Raised and still living in Colorado’s high-altitude hamlets, I first started hiking the state’s 14,000-foot peaks when I was a college student more than a decade ago.
Today, I’ve climbed more than 40 of the 58 fourteeners that I aim to ascend on foot including official and unofficial peaks.
Based on my experience, here’s a starter list of what you need to wear and pack while hiking a standard route on a Colorado 14er in the summer season.
This list is not comprehensive and does not include safety equipment for more technical routes, such as if climbers plan to ascend or descend technical Class 4 or Class 5 pitches using ropes. Or for climbers that plan to navigate snow fields and couloirs nor those who plan to ski mountaineer the 14ers in the winter.
This guide also does not include backpacking gear if you choose to break up a longer route with an overnighter.
To learn more, read our recent stories, "What are Colorado 14ers? And why are they a big deal?" and "How to hike your first Colorado 14er."
What clothing layers to wear and pack
Everyone’s body temperatures vary as much as the weather.
I usually opt to hike in a short-sleeve shirt and often prefer knee-length alpine shorts versus ankle-length climbing leggings. The key is to choose synthetic layers over cotton because the fibers dry faster.
If you prefer to take more or long breaks, if the temperatures are expected to be low, or if windchill is in the forecast, it’s a good idea to cover up your skin with pants and a long-sleeve shirt.
Always pack a rain jacket, beanie or neck gaiter, and gloves. If the rock is cold, you’ll likely appreciate scrambling with durable, svelte full-finger gloves on.
It’s also a good idea to bring a packable down jacket or micro puffy and a light fleece for insulation if needed.
To protect your eyes and face from sun exposure, wear sunglasses that block UV radiation. Polarized glasses will help reduce light glare and eyestrain, which is important when you’re traveling above treeline.
A ball cap helps and so does sunscreen with UVA/UVB protection.
If the skin on your hands is sensitive, gardening gloves provide breathable, streamlined skin armor.
Footwear preferences and designs have widely evolved over the past decade for hikers including on 14ers.

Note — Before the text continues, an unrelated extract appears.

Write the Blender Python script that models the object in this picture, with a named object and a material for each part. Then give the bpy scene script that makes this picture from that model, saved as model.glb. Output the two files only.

Ultimately, your footwear choice is a personal preference that supports the shape of your feet and your body’s needs. Mostly, make sure that your footwear fits your feet well and will not cause blisters.

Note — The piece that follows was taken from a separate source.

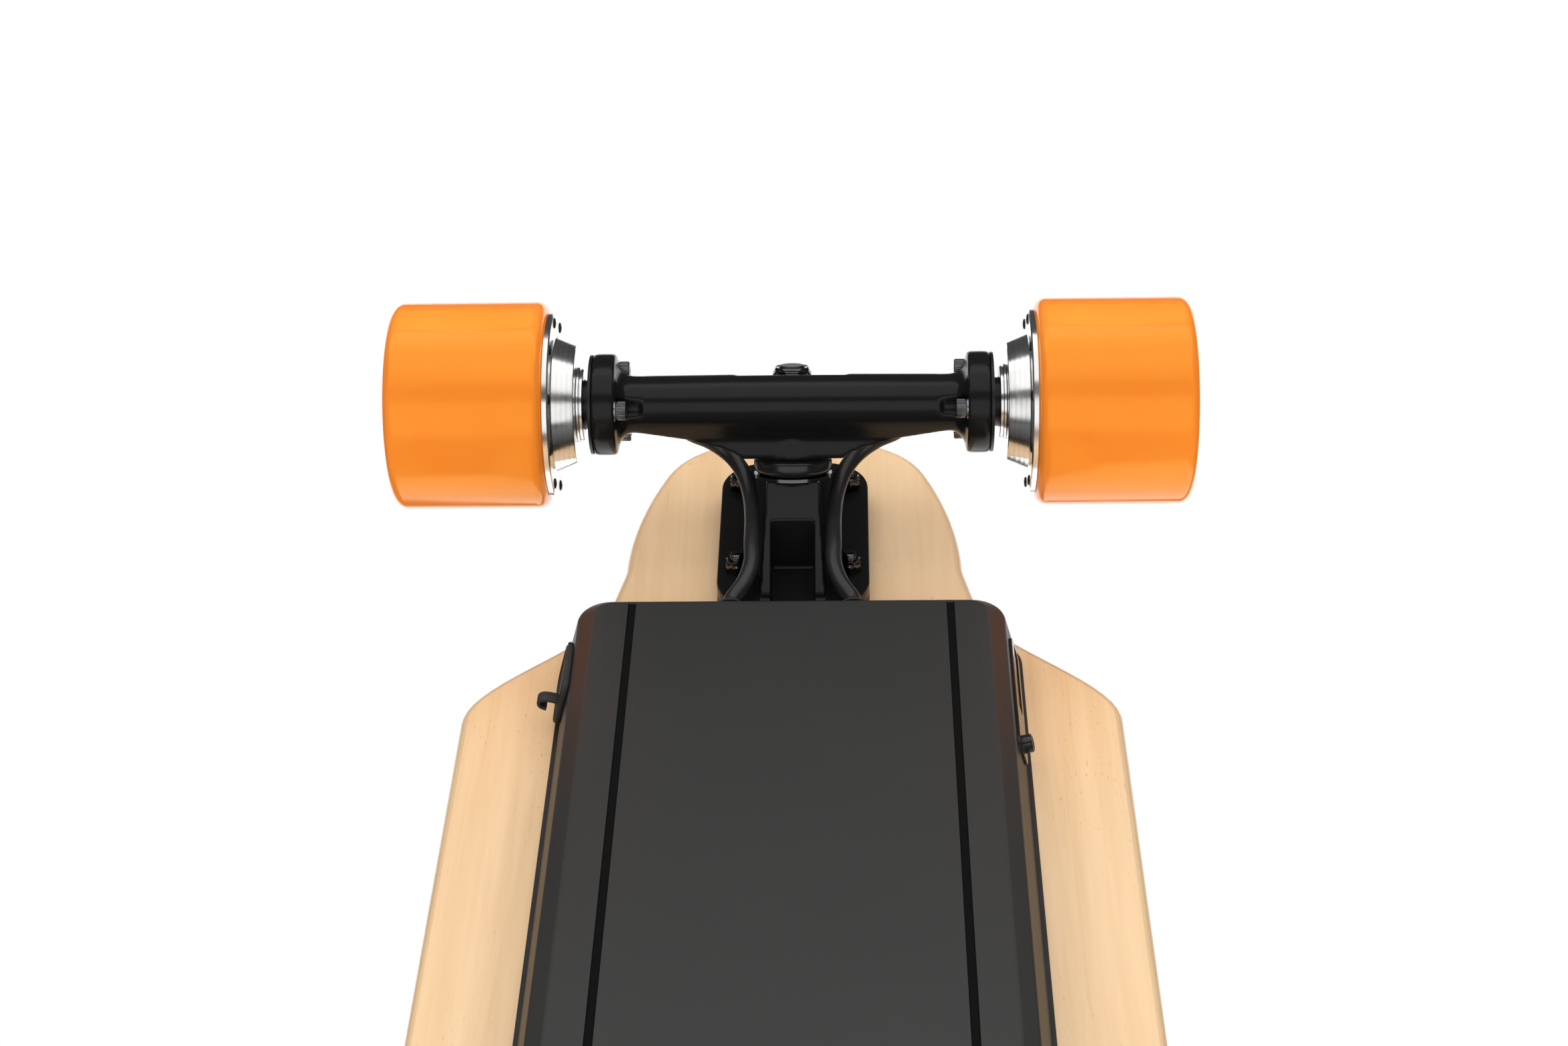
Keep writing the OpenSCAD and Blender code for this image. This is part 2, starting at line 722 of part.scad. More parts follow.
module stator_windings() {
    color("#b5622b") at_rear() on_both_axles(0) for (i = [0 : teeth - 1]) rotate([0, 0, 360 / teeth * i])
        difference() {
            translate([14.4, -4, stator_in - 3]) cube([7.6, 8, stator_out - stator_in + 6]);
            translate([12, -2.03, stator_in - 0.03]) cube([12, 4.06, stator_out - stator_in + 0.06]);
            for (s = [-1, 1]) rotate([0, 0, s * 15]) translate([12, -0.3, 80]) cube([12, 0.6, 70]);
        }
}

module front_hanger() {
    color("#1c1c1e") at_front() difference() {
        union() {
            yoke_and_nose();
            on_both_axles(0) rotate_extrude() polygon([
                [0, 0], [10.8, 0], [beam_r, 57], [10, 74], [9, 90], [8.4, 91], [0, 91]
            ]);
        }
        stack_room();
        for (side = [LEFT, RIGHT]) on_axle(side, 0) translate([0, 0, 24]) cylinder(r = 4.01, h = 70);
    }
}

front_bearing_in = tyre_in + 5;
front_bearing_out = tyre_out - 14;
module front_axle() {
    color("#a0a0a4") at_front() on_both_axles(0) translate([0, 0, 24.1])
        cylinder(r = 4, h = tyre_out - 24.1 - 1);
}

module axle_nuts() {
    color("#b8b8bc") at_front() on_both_axles(0) {
        ring(5.6, 4.02, 91.1, front_bearing_in - 0.1);
        ring(5.6, 4.02, front_bearing_out + 7.1, front_bearing_out + 8);
        difference() {
            translate([0, 0, front_bearing_out + 8]) cylinder(r = 13 / 2 / cos(30), h = 5, $fn = 6);
            translate([0, 0, front_bearing_out]) cylinder(r = 4.02, h = 20);
        }
    }
}

// ---------- wheels ----------

module tyre(side, y) {
    edge_r = 4;
    color("#ff962d") on_axle(side, y) rotate_extrude() polygon([
        [can_r + 0.01, tyre_in], [axle_z - edge_r, tyre_in],
        for (q = [15 : 15 : 75]) [axle_z - edge_r * (1 - sin(q)), tyre_in + edge_r * (1 - cos(q))],
        [axle_z, tyre_in + edge_r], [axle_z, tyre_out - edge_r],
        for (q = [75 : -15 : 15]) [axle_z - edge_r * (1 - sin(q)), tyre_out - edge_r * (1 - cos(q))],
        [axle_z - edge_r, tyre_out], [can_r + 0.01, tyre_out]
    ]);
}

module rotor(side) {
    color("#c8c8cc") on_axle(side, -truck_y) ring(can_r, can_r - can_wall, tyre_in + 0.02, tyre_out - 1.6);
}

magnets = 14;
module magnet_ring(side) {
    color("#9a9aa0") on_axle(side, -truck_y) for (i = [0 : magnets - 1]) rotate([0, 0, 360 / magnets * i])
        translate([can_r - can_wall - 2.1, -4.5, stator_in - 2]) cube([1.7, 9, stator_out - stator_in + 4]);
}

module cover_screw_places() {
    for (i = [0 : rim_screws - 1]) rotate([0, 0, 360 / rim_screws * (i + 0.5)])
        translate([rim_screw_circle, 0, 0]) children();
}

module inner_cover(side) {
    color("#e4e4e6") on_axle(side, -truck_y) difference() {
        rotate_extrude() polygon([
            [9.3, step_face], [13.2, step_face], [13.2, step_face + 1.1], [13.8, step_face + 1.1],
            [13.8, cone_face], [21.5, cone_face], [24.8, cover_face], [cover_disc_r - 0.4, cover_face],
            [cover_disc_r, cover_face + 0.4], [cover_disc_r, tyre_in - 0.02], [can_r - can_wall - 0.02, tyre_in - 0.02],
            [can_r - can_wall - 0.02, tyre_in + 3], [bearing_r + 4, tyre_in + 3], [bearing_r + 0.02, tyre_in],
            [bearing_r + 0.02, tyre_in - bearing_w], [9.3, tyre_in - bearing_w]
        ]);
        cover_screw_places() translate([0, 0, cover_face - 1]) cylinder(r = 1.3, h = 6, $fn = 24);
    }
}

module outer_cap(side) {
    color("#303034") on_axle(side, -truck_y) rotate_extrude() polygon([
        [0, tyre_out - 4], [bearing_r + 0.02, tyre_out - 4], [bearing_r + 0.02, tyre_out - 6 - bearing_w],
        [bearing_r + 3, tyre_out - 6 - bearing_w], [bearing_r + 5, tyre_out - 6], [can_r - can_wall - 0.02, tyre_out - 6],
        [can_r - can_wall - 0.02, tyre_out - 1.6], [24, tyre_out - 1.6], [22, tyre_out - 2.6], [0, tyre_out - 2.6]
    ]);
}

module motor_bearings(side) {
    color("silver") on_axle(side, -truck_y) {
        ring(bearing_r, shaft_r + 0.04, tyre_in - bearing_w, tyre_in);
        ring(bearing_r, shaft_r + 0.04, tyre_out - 6 - bearing_w, tyre_out - 6);
    }
}

module cover_screws(side) {
    color("#5a5a5e") on_axle(side, -truck_y) cover_screw_places() {
        translate([0, 0, cover_face - 0.7]) cylinder(r = 2, h = 0.7, $fn = 24);
        translate([0, 0, cover_face]) cylinder(r = 1.25, h = cover_disc_t - 0.1, $fn = 24);
    }
}

module front_hub(side) {
    color("#2c2c30") on_axle(side, truck_y) rotate_extrude() polygon([
        [11.02, front_bearing_in], [13.5, front_bearing_in - 1], [16, tyre_in + 8], [24, tyre_in + 8],
        [can_r - 2, tyre_in + 1.5], [can_r, tyre_in + 1.5], [can_r, tyre_out - 1.5], [can_r - 2, tyre_out - 1.5],
        [24, tyre_out - 10], [16, tyre_out - 10], [13.5, front_bearing_out + 8], [11.02, front_bearing_out + 7],
        [11.02, front_bearing_out], [8, front_bearing_out], [8, front_bearing_in + 7], [11.02, front_bearing_in + 7]
    ]);
}

module front_bearings(side) {
    color("silver") on_axle(side, truck_y) {
        ring(11, 4.05, front_bearing_in, front_bearing_in + 7);
        ring(11, 4.05, front_bearing_out, front_bearing_out + 7);
        ring(5.5, 4.05, front_bearing_in + 7, front_bearing_out);
    }
}

deck();
grip_tape();
enclosure();
gasket();
enclosure_screws();
battery_cells();
cell_holders();
nickel_strips();
battery_board();
motor_controller();
heat_spreader();
radio_receiver();
battery_leads();
charge_socket();
port_cover();
switch_housing();
power_button();
cable_glands();
motor_cables();
risers();
rear_baseplate();
front_baseplate();
deck_bolts();
deck_nuts();
kingpins();
kingpin_nuts();
cup_washers();
pivot_cups();
rear_bushings();
front_bushings();
rear_hanger();
motor_axles();
stator_cores();
stator_windings();
flange_screws();
front_hanger();
front_axle();
axle_nuts();
tyre(LEFT, -truck_y);  // rear_left_tyre
rotor(LEFT);  // rear_left_rotor
magnet_ring(LEFT);  // rear_left_magnets
inner_cover(LEFT);  // rear_left_inner_cover
outer_cap(LEFT);  // rear_left_outer_cap
motor_bearings(LEFT);  // rear_left_bearings
cover_screws(LEFT);  // rear_left_cover_screws
tyre(RIGHT, -truck_y);  // rear_right_tyre
rotor(RIGHT);  // rear_right_rotor
magnet_ring(RIGHT);  // rear_right_magnets
inner_cover(RIGHT);  // rear_right_inner_cover
outer_cap(RIGHT);  // rear_right_outer_cap
motor_bearings(RIGHT);  // rear_right_bearings
cover_screws(RIGHT);  // rear_right_cover_screws
tyre(LEFT, truck_y);  // front_left_tyre
front_hub(LEFT);  // front_left_hub
front_bearings(LEFT);  // front_left_bearings
tyre(RIGHT, truck_y);  // front_right_tyre
front_hub(RIGHT);  // front_right_hub
front_bearings(RIGHT);  // front_right_bearings
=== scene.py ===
"""Looks of the electric skateboard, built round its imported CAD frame. All lengths are in metres."""

import json
import math

import bmesh
import bpy
from mathutils import Matrix, Quaternion, Vector


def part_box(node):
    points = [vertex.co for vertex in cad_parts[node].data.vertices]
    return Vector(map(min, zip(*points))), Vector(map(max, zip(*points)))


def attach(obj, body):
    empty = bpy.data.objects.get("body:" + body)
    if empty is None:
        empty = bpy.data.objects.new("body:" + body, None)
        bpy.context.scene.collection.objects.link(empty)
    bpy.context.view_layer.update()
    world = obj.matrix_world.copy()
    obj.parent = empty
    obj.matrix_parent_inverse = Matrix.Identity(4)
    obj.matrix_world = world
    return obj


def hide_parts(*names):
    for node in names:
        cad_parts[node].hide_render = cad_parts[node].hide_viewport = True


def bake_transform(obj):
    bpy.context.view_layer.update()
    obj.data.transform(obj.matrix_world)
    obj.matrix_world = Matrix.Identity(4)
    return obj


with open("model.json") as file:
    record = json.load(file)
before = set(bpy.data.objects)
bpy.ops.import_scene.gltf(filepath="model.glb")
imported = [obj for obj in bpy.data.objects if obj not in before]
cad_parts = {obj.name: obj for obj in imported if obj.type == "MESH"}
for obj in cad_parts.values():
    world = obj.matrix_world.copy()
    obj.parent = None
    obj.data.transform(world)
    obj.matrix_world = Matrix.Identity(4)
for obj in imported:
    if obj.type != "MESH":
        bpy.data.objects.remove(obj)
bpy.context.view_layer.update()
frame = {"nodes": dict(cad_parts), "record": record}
nodes = frame["nodes"]

MM = 0.001
REAR, FRONT = -1, 1
LEFT, RIGHT = -1, 1

# Places read from the frame
deck_low, deck_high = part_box("deck")
tyre_low, tyre_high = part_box("rear_right_tyre")
DECK_Z = deck_low.z
DECK_TOP = deck_high.z
AXLE_Z = (tyre_low.z + tyre_high.z) / 2
TRUCK_Y = -(tyre_low.y + tyre_high.y) / 2
TYRE_R = tyre_high.z - AXLE_Z
TYRE_IN = tyre_low.x
TYRE_OUT = tyre_high.x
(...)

Then, you’ll want your hiking socks to pair well with your footwear for the conditions. Your socks should not be too short, too long, too toasty, or too thin. Merino wool blends are a great choice because the natural wool fibers help maintain body temperature and trap air for insulation even when the socks get wet during a stream crossing or after sweating on the ascent.
Some hikers prefer to use traditional built-out hiking boots, which usually have more material around the ankle. The height can range from low-cut to mid to high. Full-grain leather will provide enhanced support and protection while other designs with a hybrid of leather and nylon mesh, for example, enhance the boot’s breathability and flexibility.
Other hikers use hiking shoes, which are more minimal. Some folks even opt for ankle-height trail running shoes with mesh uppers, which typically do not offer a strong shield against potential rock fall, prevent dust from entering the shoe, or provide as much ankle reinforcement. The tradeoff is that these lightweight shoes have a precise fit, allow a closer connection to ground, and can feel more agile while scrambling.
The best of all worlds is called an approach shoe, which offers protection, support, and an athletic fit in one package.
Whichever style you choose, it’s a good idea to get a pair of hiking shoes with an outsole that is made with a grippy rubber and moderate versus shallow lugs.
Pack and essentials
Bring a comfortable day pack with enough room for ample water and food, the quantity of which will be tailored to your hike and personal needs.
If you need to refill water along the way, bring a water filter. Be sure to map out where your water sources will be along your route in advance.
It’s always a good idea to pack an outdoor bathroom kit like the PACT Outdoors Bathroom Kit, which includes instructions.
To help you monitor the day and a turnaround time, as well as to leave breadcrumbs for your descent, record your track using a watch or an app on your phone or both.
If the route has dirt singletrack, collapsible hiking poles can be a great tool before and after scrambling through a boulder field.
A certified climbing helmet is important for protecting your head in case there is natural or human-caused rock fall.
First aid and emergency
In case there’s an emergency, include a first aid kit, headlamp, satellite messenger, fire starter, knife, and emergency blanket.